In theory, the rest of the guidelines aren’t all that hard to follow, except the human has to go through a paradigm shift away from a couple of generally accepted training tactics:

1. If the horse doesn’t react appropriately or promptly enough, up the pressure.
2. If the horse behaves badly, punishment it.


These two standard operating procedures in horse training tend to bring out the worst in a horse with aggressive tendencies. I imagine that this statement leaves some folks wondering what a person is to do if they shouldn’t increase pressure or punish aggression. The answer is to change the human’s behavior and the horse’s behavior will follow suit. I know that’s not the message most folks want to hear, but it’s the truth. And it isn't an immediate fix, in our culture of instant gratification, it's probalby bad news for some people. But it takes time for a horse to conclude that the rules have changed. Learning to deal with an aggressive horse can be a life changing experience that impacts every aspect of a human’s life, it requires a lot of soul searching to get a grip on the human emotions that lead us to lash out first and ask questions later.

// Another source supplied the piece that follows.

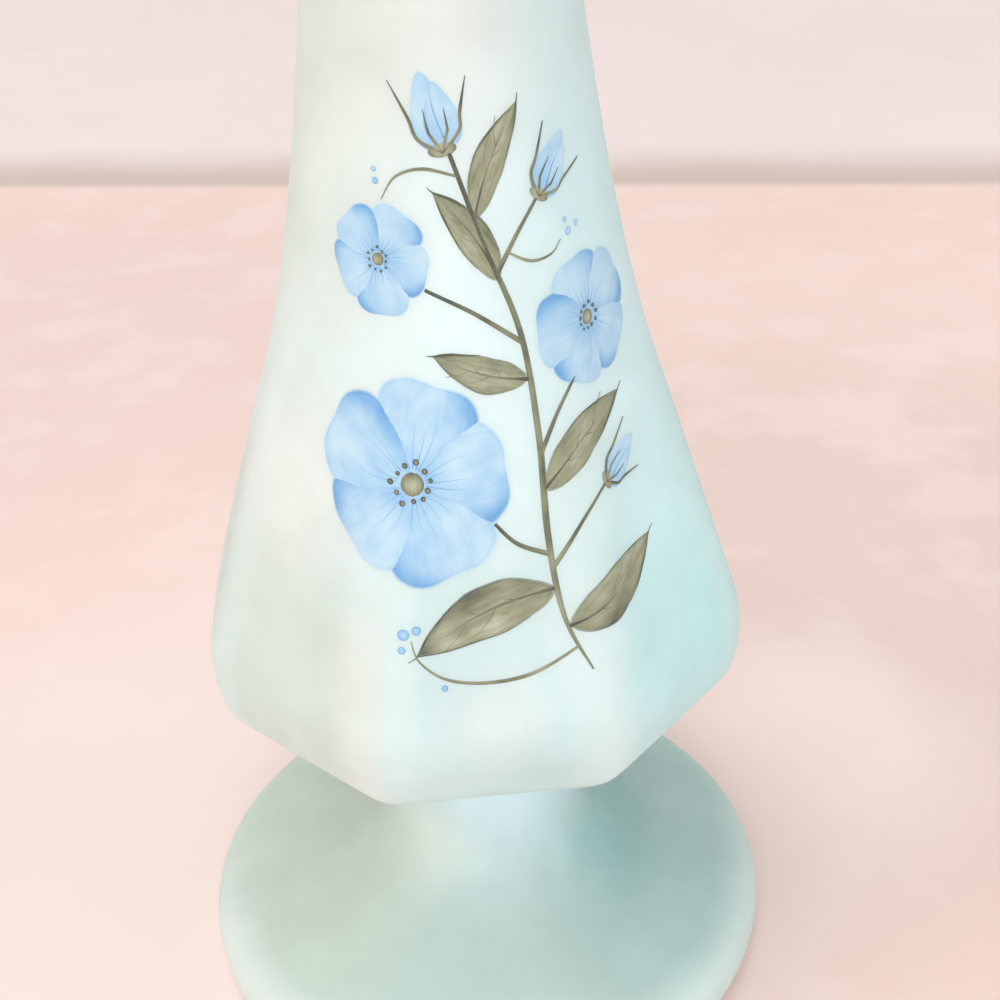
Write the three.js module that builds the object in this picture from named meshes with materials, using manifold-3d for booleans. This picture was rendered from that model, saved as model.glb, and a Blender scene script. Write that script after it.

Horses are not aggressive without provocation. Only it’s not always obvious to humans why the horse felt provoked. We have to put ourselves in the horse’s skin for a while to see that. That’s my suggestion, borrow that horse suit and ponder how it feels to be trained with punishment and given unclear instructions with increased pressure every time you guess wrong. Consider having no control over your environment. Consider feeling helpless and afraid in the presence of the very predator you depend upon for food and water. Consider what it would be like to be hit with a stun gun for expressing your opinion. EEEK!